▶ STATED GOAL
Take the data below and extract the lines from the one with "What bpy script" to the one with "NOISE_SHIFT = (17.3, -9.1)", inclusive, exactly as written.

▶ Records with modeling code
>>
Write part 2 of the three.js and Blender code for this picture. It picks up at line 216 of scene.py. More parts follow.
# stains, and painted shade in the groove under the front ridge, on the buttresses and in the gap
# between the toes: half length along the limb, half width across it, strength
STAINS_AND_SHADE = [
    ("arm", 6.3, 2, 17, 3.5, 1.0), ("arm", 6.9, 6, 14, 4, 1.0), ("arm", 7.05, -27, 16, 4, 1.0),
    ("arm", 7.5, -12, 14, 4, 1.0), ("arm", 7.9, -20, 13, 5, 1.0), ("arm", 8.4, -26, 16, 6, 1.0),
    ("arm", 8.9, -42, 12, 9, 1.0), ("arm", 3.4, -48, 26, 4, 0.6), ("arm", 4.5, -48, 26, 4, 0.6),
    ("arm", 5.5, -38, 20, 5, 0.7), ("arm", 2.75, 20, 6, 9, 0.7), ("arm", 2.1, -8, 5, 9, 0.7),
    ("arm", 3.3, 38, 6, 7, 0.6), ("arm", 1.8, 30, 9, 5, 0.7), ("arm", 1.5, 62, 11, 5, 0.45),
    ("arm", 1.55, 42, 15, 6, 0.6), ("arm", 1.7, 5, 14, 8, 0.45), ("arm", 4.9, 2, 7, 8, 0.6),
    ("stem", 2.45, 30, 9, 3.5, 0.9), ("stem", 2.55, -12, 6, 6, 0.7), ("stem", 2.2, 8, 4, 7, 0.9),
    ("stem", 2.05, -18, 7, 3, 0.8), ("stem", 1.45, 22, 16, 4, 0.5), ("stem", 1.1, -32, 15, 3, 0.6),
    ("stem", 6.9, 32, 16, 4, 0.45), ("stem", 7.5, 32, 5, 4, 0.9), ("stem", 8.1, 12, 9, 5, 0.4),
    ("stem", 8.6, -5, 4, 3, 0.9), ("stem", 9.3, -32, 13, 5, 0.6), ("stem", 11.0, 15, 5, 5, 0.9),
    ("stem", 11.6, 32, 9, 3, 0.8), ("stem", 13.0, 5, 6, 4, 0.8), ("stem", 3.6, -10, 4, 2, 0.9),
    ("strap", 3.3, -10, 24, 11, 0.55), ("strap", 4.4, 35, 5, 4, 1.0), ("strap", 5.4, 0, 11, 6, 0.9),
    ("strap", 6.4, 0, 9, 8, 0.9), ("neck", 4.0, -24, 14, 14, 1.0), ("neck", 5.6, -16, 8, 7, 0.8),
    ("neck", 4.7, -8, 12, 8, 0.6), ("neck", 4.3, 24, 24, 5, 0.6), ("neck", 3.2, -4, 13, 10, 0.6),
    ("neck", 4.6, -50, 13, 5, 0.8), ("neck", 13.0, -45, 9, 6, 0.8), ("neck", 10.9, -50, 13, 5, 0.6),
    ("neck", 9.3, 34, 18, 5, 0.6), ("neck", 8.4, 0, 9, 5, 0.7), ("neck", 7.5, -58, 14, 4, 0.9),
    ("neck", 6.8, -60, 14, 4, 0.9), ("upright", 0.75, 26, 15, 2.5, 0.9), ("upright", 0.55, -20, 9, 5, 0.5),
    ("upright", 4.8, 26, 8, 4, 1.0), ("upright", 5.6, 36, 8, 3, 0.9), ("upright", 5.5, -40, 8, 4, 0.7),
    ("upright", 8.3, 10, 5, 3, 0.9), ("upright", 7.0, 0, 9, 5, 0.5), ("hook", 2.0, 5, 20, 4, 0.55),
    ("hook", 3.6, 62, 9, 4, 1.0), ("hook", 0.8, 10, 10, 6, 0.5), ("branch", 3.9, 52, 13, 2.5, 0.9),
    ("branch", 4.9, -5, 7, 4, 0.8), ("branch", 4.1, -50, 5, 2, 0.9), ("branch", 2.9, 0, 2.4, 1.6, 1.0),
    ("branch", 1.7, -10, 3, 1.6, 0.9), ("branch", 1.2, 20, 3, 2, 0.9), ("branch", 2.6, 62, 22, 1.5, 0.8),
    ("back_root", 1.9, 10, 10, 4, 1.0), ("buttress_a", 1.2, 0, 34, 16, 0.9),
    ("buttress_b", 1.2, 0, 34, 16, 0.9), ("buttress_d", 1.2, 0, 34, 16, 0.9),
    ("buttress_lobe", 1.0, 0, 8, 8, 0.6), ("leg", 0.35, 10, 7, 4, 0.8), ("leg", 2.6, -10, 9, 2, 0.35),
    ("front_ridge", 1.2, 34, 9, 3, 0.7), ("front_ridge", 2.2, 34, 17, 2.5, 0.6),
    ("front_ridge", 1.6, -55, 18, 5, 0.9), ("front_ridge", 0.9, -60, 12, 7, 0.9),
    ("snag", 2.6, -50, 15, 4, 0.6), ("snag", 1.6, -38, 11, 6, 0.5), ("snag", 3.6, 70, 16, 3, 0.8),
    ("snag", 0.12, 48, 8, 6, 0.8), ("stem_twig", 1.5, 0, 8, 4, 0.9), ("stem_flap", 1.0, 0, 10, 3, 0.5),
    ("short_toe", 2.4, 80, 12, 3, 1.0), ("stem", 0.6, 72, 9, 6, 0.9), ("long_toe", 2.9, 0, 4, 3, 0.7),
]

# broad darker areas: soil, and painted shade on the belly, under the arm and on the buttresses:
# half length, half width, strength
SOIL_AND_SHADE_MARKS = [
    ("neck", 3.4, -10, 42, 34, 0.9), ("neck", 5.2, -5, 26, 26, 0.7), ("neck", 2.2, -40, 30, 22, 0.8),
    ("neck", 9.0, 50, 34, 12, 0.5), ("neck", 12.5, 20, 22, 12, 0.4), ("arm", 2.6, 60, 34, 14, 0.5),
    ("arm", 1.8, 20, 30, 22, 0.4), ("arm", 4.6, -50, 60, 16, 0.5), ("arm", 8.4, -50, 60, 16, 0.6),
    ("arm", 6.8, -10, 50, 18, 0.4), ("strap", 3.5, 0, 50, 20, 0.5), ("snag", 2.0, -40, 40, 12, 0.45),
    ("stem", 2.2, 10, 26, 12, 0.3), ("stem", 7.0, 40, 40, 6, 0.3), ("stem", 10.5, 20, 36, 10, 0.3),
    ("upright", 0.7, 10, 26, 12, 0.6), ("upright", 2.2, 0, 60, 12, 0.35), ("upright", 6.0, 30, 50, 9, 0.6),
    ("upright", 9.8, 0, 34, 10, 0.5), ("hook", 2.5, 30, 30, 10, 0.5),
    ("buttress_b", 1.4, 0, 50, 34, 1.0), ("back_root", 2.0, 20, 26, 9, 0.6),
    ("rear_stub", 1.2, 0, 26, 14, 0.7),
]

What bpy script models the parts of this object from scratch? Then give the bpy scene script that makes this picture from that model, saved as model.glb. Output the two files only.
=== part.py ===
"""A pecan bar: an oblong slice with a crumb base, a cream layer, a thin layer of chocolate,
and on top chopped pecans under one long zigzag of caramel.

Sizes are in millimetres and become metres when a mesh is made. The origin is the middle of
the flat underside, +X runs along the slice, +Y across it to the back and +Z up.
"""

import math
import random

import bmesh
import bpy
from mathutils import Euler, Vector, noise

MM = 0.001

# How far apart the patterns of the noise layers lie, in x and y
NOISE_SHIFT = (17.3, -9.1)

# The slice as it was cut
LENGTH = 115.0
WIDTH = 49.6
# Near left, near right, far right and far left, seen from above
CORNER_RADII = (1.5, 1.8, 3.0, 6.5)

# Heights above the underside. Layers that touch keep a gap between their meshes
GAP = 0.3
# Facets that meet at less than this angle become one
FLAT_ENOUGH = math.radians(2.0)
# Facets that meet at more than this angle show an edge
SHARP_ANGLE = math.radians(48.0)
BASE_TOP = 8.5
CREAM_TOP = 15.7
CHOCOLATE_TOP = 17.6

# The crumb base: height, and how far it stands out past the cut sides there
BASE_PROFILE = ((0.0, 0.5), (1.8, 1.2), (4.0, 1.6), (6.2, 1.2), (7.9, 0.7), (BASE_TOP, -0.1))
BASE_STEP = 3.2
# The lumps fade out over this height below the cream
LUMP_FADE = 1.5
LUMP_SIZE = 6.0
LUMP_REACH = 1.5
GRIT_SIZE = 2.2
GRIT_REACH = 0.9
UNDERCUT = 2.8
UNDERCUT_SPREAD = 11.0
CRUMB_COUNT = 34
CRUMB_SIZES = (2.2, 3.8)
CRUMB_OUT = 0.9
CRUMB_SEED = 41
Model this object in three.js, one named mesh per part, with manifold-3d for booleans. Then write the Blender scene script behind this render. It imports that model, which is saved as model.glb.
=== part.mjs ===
<<
▶ SOLUTION BELOW
What bpy script models the parts of this object from scratch? Then give the bpy scene script that makes this picture from that model, saved as model.glb. Output the two files only.
=== part.py ===
"""A pecan bar: an oblong slice with a crumb base, a cream layer, a thin layer of chocolate,
and on top chopped pecans under one long zigzag of caramel.

Sizes are in millimetres and become metres when a mesh is made. The origin is the middle of
the flat underside, +X runs along the slice, +Y across it to the back and +Z up.
"""

import math
import random

import bmesh
import bpy
from mathutils import Euler, Vector, noise

MM = 0.001

# How far apart the patterns of the noise layers lie, in x and y
NOISE_SHIFT = (17.3, -9.1)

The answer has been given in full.